### [Work to complete]
Below are records to be output exactly, every one of them.

=====

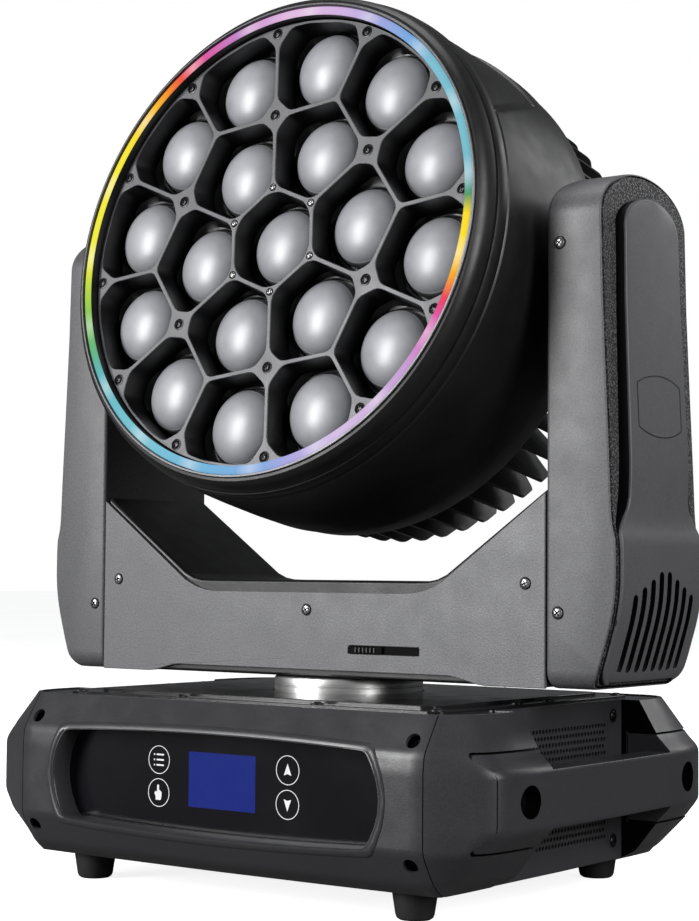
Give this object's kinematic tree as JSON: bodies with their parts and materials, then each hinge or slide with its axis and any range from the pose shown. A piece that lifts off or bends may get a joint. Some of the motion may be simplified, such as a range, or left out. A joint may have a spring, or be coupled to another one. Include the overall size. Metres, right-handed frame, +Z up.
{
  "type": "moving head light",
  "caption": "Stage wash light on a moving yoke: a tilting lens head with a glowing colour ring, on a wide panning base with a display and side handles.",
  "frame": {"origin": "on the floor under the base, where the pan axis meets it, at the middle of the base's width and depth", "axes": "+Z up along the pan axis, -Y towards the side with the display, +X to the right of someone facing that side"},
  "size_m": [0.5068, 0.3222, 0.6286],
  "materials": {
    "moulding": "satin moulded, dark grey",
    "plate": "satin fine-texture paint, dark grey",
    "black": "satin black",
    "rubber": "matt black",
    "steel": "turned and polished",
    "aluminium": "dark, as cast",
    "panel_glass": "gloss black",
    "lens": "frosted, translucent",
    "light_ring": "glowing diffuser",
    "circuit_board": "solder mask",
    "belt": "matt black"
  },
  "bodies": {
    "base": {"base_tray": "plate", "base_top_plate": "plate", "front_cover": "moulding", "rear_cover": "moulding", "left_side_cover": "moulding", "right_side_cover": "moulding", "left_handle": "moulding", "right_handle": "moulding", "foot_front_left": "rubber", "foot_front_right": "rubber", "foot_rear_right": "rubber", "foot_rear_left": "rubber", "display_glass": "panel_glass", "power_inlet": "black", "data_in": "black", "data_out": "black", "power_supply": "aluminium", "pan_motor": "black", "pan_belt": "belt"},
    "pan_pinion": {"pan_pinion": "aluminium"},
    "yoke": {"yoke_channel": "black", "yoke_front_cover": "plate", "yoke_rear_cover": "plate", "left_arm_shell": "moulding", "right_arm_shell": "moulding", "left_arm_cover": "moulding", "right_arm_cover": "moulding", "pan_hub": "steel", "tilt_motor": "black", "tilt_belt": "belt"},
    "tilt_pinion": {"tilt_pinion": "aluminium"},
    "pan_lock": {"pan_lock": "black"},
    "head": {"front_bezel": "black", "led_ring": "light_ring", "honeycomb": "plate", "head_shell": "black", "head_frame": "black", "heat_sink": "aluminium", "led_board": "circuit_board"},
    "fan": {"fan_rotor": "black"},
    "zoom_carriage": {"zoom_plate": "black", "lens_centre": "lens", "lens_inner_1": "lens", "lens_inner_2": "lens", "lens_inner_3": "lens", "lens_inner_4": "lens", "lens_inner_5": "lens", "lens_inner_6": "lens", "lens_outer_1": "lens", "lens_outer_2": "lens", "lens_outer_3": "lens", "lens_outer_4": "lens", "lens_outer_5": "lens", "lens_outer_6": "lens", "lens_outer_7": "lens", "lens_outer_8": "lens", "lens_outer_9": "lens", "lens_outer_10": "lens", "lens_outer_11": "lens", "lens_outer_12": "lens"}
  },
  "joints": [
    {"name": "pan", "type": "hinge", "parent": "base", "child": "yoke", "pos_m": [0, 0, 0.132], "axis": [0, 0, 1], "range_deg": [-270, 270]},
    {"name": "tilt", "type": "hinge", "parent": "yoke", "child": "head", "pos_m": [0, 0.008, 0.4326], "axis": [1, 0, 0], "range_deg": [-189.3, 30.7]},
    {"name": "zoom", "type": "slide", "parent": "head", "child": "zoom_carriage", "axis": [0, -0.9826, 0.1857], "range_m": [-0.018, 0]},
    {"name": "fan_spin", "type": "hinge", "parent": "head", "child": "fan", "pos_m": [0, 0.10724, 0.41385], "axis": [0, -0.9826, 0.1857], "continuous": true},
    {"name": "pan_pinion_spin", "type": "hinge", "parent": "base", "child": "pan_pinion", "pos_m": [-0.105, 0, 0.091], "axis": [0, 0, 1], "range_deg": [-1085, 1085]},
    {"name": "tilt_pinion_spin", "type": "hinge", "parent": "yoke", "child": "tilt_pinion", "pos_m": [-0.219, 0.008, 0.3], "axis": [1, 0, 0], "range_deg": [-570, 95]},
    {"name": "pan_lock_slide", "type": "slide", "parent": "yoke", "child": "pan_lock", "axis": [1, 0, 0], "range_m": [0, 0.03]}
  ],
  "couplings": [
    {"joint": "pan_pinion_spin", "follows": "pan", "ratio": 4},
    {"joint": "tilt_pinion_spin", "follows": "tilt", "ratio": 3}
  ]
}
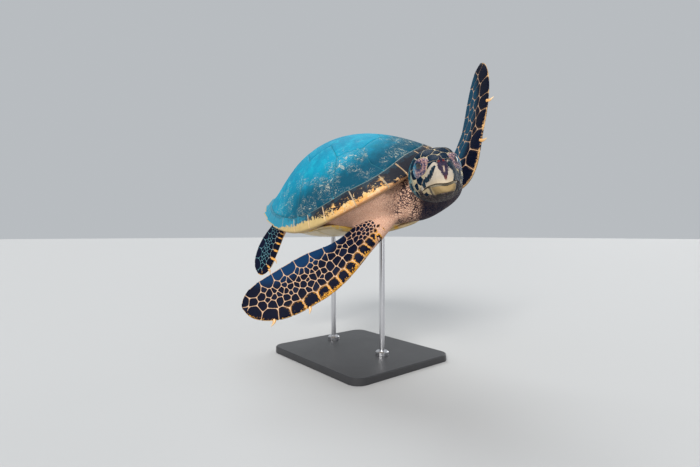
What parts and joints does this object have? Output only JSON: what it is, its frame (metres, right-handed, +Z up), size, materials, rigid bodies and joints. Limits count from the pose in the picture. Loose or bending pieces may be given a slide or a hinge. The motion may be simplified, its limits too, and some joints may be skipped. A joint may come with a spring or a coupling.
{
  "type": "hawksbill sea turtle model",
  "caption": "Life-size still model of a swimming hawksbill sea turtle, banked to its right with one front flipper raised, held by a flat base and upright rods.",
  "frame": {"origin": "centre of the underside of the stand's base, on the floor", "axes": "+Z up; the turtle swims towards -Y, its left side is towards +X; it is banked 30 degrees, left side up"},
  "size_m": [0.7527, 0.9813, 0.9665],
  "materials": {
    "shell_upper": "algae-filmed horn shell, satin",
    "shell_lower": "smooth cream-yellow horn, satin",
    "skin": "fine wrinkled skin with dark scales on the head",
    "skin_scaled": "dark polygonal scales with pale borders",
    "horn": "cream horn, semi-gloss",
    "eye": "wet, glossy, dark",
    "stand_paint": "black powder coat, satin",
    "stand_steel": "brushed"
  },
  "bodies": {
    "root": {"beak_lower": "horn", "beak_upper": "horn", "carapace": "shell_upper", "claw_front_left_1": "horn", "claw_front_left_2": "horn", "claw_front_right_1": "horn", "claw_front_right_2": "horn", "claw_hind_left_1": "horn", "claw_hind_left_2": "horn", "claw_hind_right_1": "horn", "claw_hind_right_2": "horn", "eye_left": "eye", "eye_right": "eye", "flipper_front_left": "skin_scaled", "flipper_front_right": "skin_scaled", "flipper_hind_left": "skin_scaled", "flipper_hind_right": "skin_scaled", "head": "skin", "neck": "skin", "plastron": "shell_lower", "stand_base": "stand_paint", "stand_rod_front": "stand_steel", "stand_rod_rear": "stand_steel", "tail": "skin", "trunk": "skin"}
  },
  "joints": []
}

=====

### [The output]
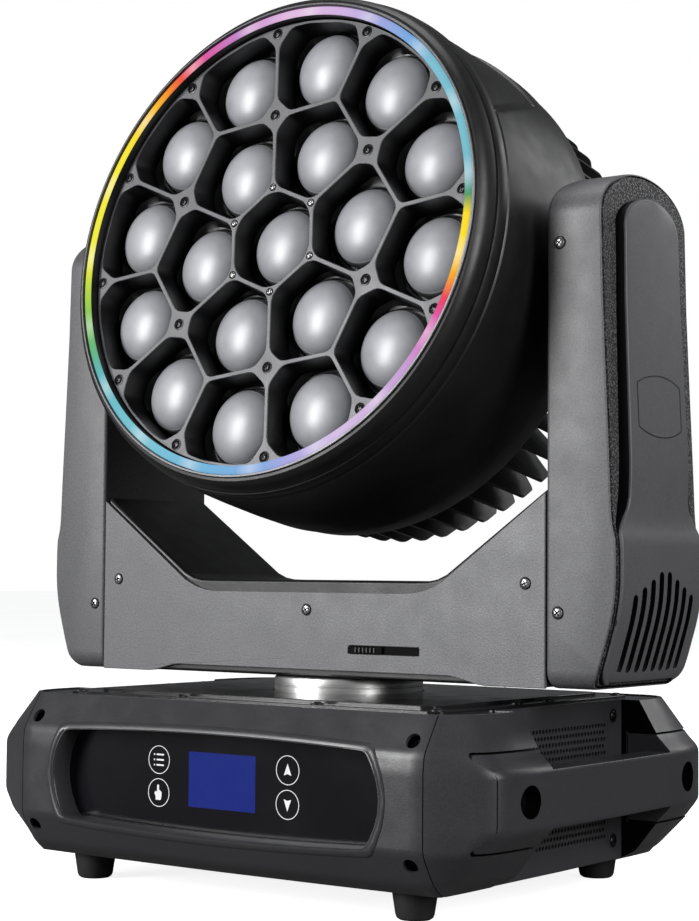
Give this object's kinematic tree as JSON: bodies with their parts and materials, then each hinge or slide with its axis and any range from the pose shown. A piece that lifts off or bends may get a joint. Some of the motion may be simplified, such as a range, or left out. A joint may have a spring, or be coupled to another one. Include the overall size. Metres, right-handed frame, +Z up.
{
  "type": "moving head light",
  "caption": "Stage wash light on a moving yoke: a tilting lens head with a glowing colour ring, on a wide panning base with a display and side handles.",
  "frame": {"origin": "on the floor under the base, where the pan axis meets it, at the middle of the base's width and depth", "axes": "+Z up along the pan axis, -Y towards the side with the display, +X to the right of someone facing that side"},
  "size_m": [0.5068, 0.3222, 0.6286],
  "materials": {
    "moulding": "satin moulded, dark grey",
    "plate": "satin fine-texture paint, dark grey",
    "black": "satin black",
    "rubber": "matt black",
    "steel": "turned and polished",
    "aluminium": "dark, as cast",
    "panel_glass": "gloss black",
    "lens": "frosted, translucent",
    "light_ring": "glowing diffuser",
    "circuit_board": "solder mask",
    "belt": "matt black"
  },
  "bodies": {
    "base": {"base_tray": "plate", "base_top_plate": "plate", "front_cover": "moulding", "rear_cover": "moulding", "left_side_cover": "moulding", "right_side_cover": "moulding", "left_handle": "moulding", "right_handle": "moulding", "foot_front_left": "rubber", "foot_front_right": "rubber", "foot_rear_right": "rubber", "foot_rear_left": "rubber", "display_glass": "panel_glass", "power_inlet": "black", "data_in": "black", "data_out": "black", "power_supply": "aluminium", "pan_motor": "black", "pan_belt": "belt"},
    "pan_pinion": {"pan_pinion": "aluminium"},
    "yoke": {"yoke_channel": "black", "yoke_front_cover": "plate", "yoke_rear_cover": "plate", "left_arm_shell": "moulding", "right_arm_shell": "moulding", "left_arm_cover": "moulding", "right_arm_cover": "moulding", "pan_hub": "steel", "tilt_motor": "black", "tilt_belt": "belt"},
    "tilt_pinion": {"tilt_pinion": "aluminium"},
    "pan_lock": {"pan_lock": "black"},
    "head": {"front_bezel": "black", "led_ring": "light_ring", "honeycomb": "plate", "head_shell": "black", "head_frame": "black", "heat_sink": "aluminium", "led_board": "circuit_board"},
    "fan": {"fan_rotor": "black"},
    "zoom_carriage": {"zoom_plate": "black", "lens_centre": "lens", "lens_inner_1": "lens", "lens_inner_2": "lens", "lens_inner_3": "lens", "lens_inner_4": "lens", "lens_inner_5": "lens", "lens_inner_6": "lens", "lens_outer_1": "lens", "lens_outer_2": "lens", "lens_outer_3": "lens", "lens_outer_4": "lens", "lens_outer_5": "lens", "lens_outer_6": "lens", "lens_outer_7": "lens", "lens_outer_8": "lens", "lens_outer_9": "lens", "lens_outer_10": "lens", "lens_outer_11": "lens", "lens_outer_12": "lens"}
  },
  "joints": [
    {"name": "pan", "type": "hinge", "parent": "base", "child": "yoke", "pos_m": [0, 0, 0.132], "axis": [0, 0, 1], "range_deg": [-270, 270]},
    {"name": "tilt", "type": "hinge", "parent": "yoke", "child": "head", "pos_m": [0, 0.008, 0.4326], "axis": [1, 0, 0], "range_deg": [-189.3, 30.7]},
    {"name": "zoom", "type": "slide", "parent": "head", "child": "zoom_carriage", "axis": [0, -0.9826, 0.1857], "range_m": [-0.018, 0]},
    {"name": "fan_spin", "type": "hinge", "parent": "head", "child": "fan", "pos_m": [0, 0.10724, 0.41385], "axis": [0, -0.9826, 0.1857], "continuous": true},
    {"name": "pan_pinion_spin", "type": "hinge", "parent": "base", "child": "pan_pinion", "pos_m": [-0.105, 0, 0.091], "axis": [0, 0, 1], "range_deg": [-1085, 1085]},
    {"name": "tilt_pinion_spin", "type": "hinge", "parent": "yoke", "child": "tilt_pinion", "pos_m": [-0.219, 0.008, 0.3], "axis": [1, 0, 0], "range_deg": [-570, 95]},
    {"name": "pan_lock_slide", "type": "slide", "parent": "yoke", "child": "pan_lock", "axis": [1, 0, 0], "range_m": [0, 0.03]}
  ],
  "couplings": [
    {"joint": "pan_pinion_spin", "follows": "pan", "ratio": 4},
    {"joint": "tilt_pinion_spin", "follows": "tilt", "ratio": 3}
  ]
}
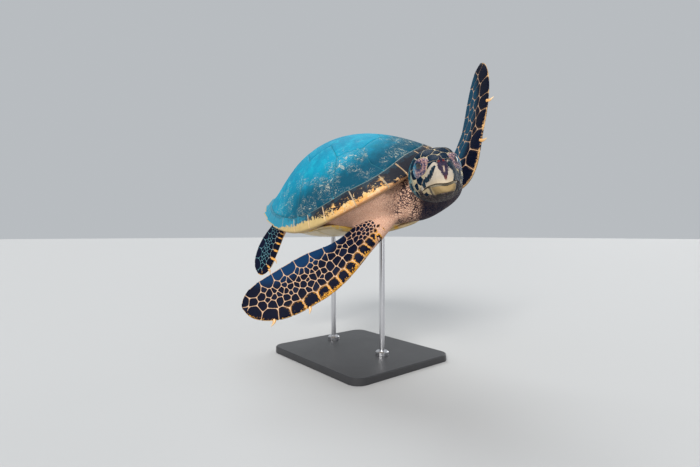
What parts and joints does this object have? Output only JSON: what it is, its frame (metres, right-handed, +Z up), size, materials, rigid bodies and joints. Limits count from the pose in the picture. Loose or bending pieces may be given a slide or a hinge. The motion may be simplified, its limits too, and some joints may be skipped. A joint may come with a spring or a coupling.
{
  "type": "hawksbill sea turtle model",
  "caption": "Life-size still model of a swimming hawksbill sea turtle, banked to its right with one front flipper raised, held by a flat base and upright rods.",
  "frame": {"origin": "centre of the underside of the stand's base, on the floor", "axes": "+Z up; the turtle swims towards -Y, its left side is towards +X; it is banked 30 degrees, left side up"},
  "size_m": [0.7527, 0.9813, 0.9665],
  "materials": {
    "shell_upper": "algae-filmed horn shell, satin",
    "shell_lower": "smooth cream-yellow horn, satin",
    "skin": "fine wrinkled skin with dark scales on the head",
    "skin_scaled": "dark polygonal scales with pale borders",
    "horn": "cream horn, semi-gloss",
    "eye": "wet, glossy, dark",
    "stand_paint": "black powder coat, satin",
    "stand_steel": "brushed"
  },
  "bodies": {
    "root": {"beak_lower": "horn", "beak_upper": "horn", "carapace": "shell_upper", "claw_front_left_1": "horn", "claw_front_left_2": "horn", "claw_front_right_1": "horn", "claw_front_right_2": "horn", "claw_hind_left_1": "horn", "claw_hind_left_2": "horn", "claw_hind_right_1": "horn", "claw_hind_right_2": "horn", "eye_left": "eye", "eye_right": "eye", "flipper_front_left": "skin_scaled", "flipper_front_right": "skin_scaled", "flipper_hind_left": "skin_scaled", "flipper_hind_right": "skin_scaled", "head": "skin", "neck": "skin", "plastron": "shell_lower", "stand_base": "stand_paint", "stand_rod_front": "stand_steel", "stand_rod_rear": "stand_steel", "tail": "skin", "trunk": "skin"}
  },
  "joints": []
}